Critique : Le Dernier pour la route

Thomas Messias | 23 septembre 2009
Thomas Messias | 23 septembre 2009

Souvent, évoquer le classicisme d'un film est souvent une critique destinée à dénoncer un manque d'originalité dans le style ou dans le ton. Et puis parfois, il arrive qu'un film soit classique et que ce soit très bien comme ça. Oeuvre pas impérissable mais d'une facture extrêmement satisfaisante, Le dernier pour la route appartient à cette catégorie, son absence de partis pris marqués et d'idées fantaisistes semblant lui apporter une certaine force. Il est tellement difficile d'aborder l'alcoolisme sans tomber dans le pathos ou le sordide que Philippe Godeau - producteur de renom et réalisateur débutant - a eu mille fois raison de faire dans la sobriété la plus totale.

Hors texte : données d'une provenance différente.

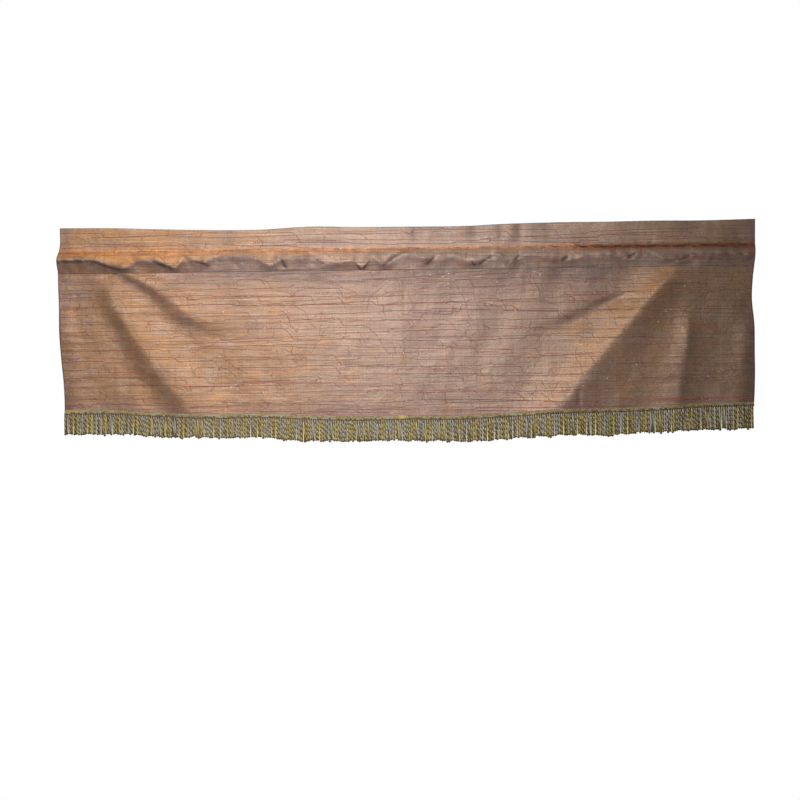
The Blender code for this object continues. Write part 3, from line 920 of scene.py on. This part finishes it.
def wander_lane(dice, level):
    """Threads of one lane from left to right, each a list of (x, z)."""
    threads = []
    x = -WIDTH / 2.0 + dice.uniform(0.0, 0.01)
    z = level + dice.uniform(-LANE_WANDER, LANE_WANDER)
    thread = [(x, z)]
    limit = WIDTH / 2.0 - 0.003
    slope = 0.0
    while x < limit:
        end = min(x + dice.uniform(0.020, 0.120), limit)
        while x < end:
            slope += dice.gauss(0.0, 0.006) + 0.6 * (level - z)
            slope = min(max(slope, -LANE_SLOPE), LANE_SLOPE)
            x = min(x + THREAD_STEP, end)
            z += slope * THREAD_STEP
            thread.append((x, z))
        habit = dice.choices(list(HABITS), HABITS.values())[0]
        to_lane = 1.0 if level > z else -1.0
        if habit == "step to lane":
            shift(thread, dice.uniform(0.004, 0.008), to_lane * dice.uniform(0.0015, 0.0040), 6)
        elif habit == "step down":
            shift(thread, dice.uniform(0.006, 0.014), -dice.uniform(0.008, 0.020), 9)
        elif habit == "step up":
            shift(thread, dice.uniform(0.003, 0.006), dice.uniform(0.004, 0.012), 8)
        elif habit == "bump":
            rise = dice.uniform(0.002, 0.006)
            shift(thread, dice.uniform(0.003, 0.006), rise, 5)
            shift(thread, dice.uniform(0.003, 0.008), -rise, 5)
        elif habit == "stop":
            if dice.random() < 0.35:
                sag(thread, dice.uniform(0.018, 0.040), -dice.uniform(0.010, 0.028))
            elif dice.random() < 0.6:
                hook(thread, dice.uniform(0.004, 0.010), -dice.uniform(0.005, 0.016))
            threads.append(thread)
            x += dice.uniform(0.002, 0.040)
            z = level + dice.uniform(-LANE_WANDER, LANE_WANDER)
            thread = [(x, z)]
            if dice.random() < 0.5:
                thread = rising_start(x, z, dice.uniform(0.004, 0.012))
            slope = 0.0
        elif habit == "squiggle":
            threads.append(squiggle(dice, x + dice.uniform(-0.010, 0.010), z))
        x, z = thread[-1]
    threads.append(thread)
    return [thread for thread in threads if len(thread) > 2]


def above_braid(thread):
    """The runs of a thread that lie above the braid."""
    lowest = edge_z(np.array([x for x, _ in thread]), "braid") + 0.0015
    runs = [[]]
    for place, limit in zip(thread, lowest):
        if place[1] > limit:
            runs[-1].append(place)
        elif runs[-1]:
            runs.append([])
    return [run for run in runs if len(run) > 2]


def rising_start(x, z, rise):
    """A thread that comes up from below in a quarter turn."""
    path = []
    for angle in np.linspace(0.0, math.pi / 2.0, 7):
        path.append((x + 0.6 * rise * (1.0 - math.cos(angle)), z - rise * (1.0 - math.sin(angle))))
    return path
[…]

La sobriété, c'est justement l'un des thèmes principaux de ce Dernier pour la route qui n'est ni plus ni moins que l'histoire de la thérapie d'un homme tentant de se sortir des griffes de l'alcool. Inspiré du récit du patron de presse Hervé Chabalier, le film se cantonne à une période bien précise de sa vie, à savoir son entrée en cure et les cinq semaines de soins qui suivent. Avec une huitaine de compagnons souffrant du même mal que lui - « la seule maladie dont personne n'est jamais tout à fait guéri », reprécise le film -, il tente de surmonter des obstacles plus mentaux que physiques et de faire le point sur sa vie passée, ses envies, ses attentes, le points forts qui vont l'aider à s'en sortir. Le menu est assez prévisible, mais le traitement est d'une telle pudeur qu'on fait très vite corps avec cet anti-héros aussi pathétique que poignant. Il doit énormément à un François Cluzet toujours aussi habité. Avant lui, Dany Boon et Christian Clavier avaient accepté le rôle puis s'étaient désistés ; quoi qu'on pense du ch'ti et de Jacquouille, nul doute que le film a gagné au change.


D'un film pareil, on peut affirmer - comme on aurait pu le faire avant même de l'avoir vu - que c'est une belle leçon de courage, un plaidoyer pour la vie, un témoignage adressé à ceux qui aiment trop la bouteille et souhaiteraient pouvoir s'en décrocher. Des formules un peu surfaites mais qui collent pleinement du Dernier pour la route. Celui-ci évite cependant l'optimisme béat et l'apologie simpliste des bienfaits de la thérapie : il semble évident, bien avant un épilogue en forme de bilan collectif, que ces cinq semaines n'auront pas eu le même effet sur tout le monde. Et c'est peut-être dans cette fin que le film prend le plus de risques, affirmant avec témérité que l'égoïsme est parfois inévitable pour qui souhaite se sortir de la tourmente, quitte à laisser les autres boire la tasse. Difficile de dire si un cinéaste est né, mais Philippe Godeau a en tout cas su faire preuve de la retenue nécessaire pour ne pas se planter dès son premier long.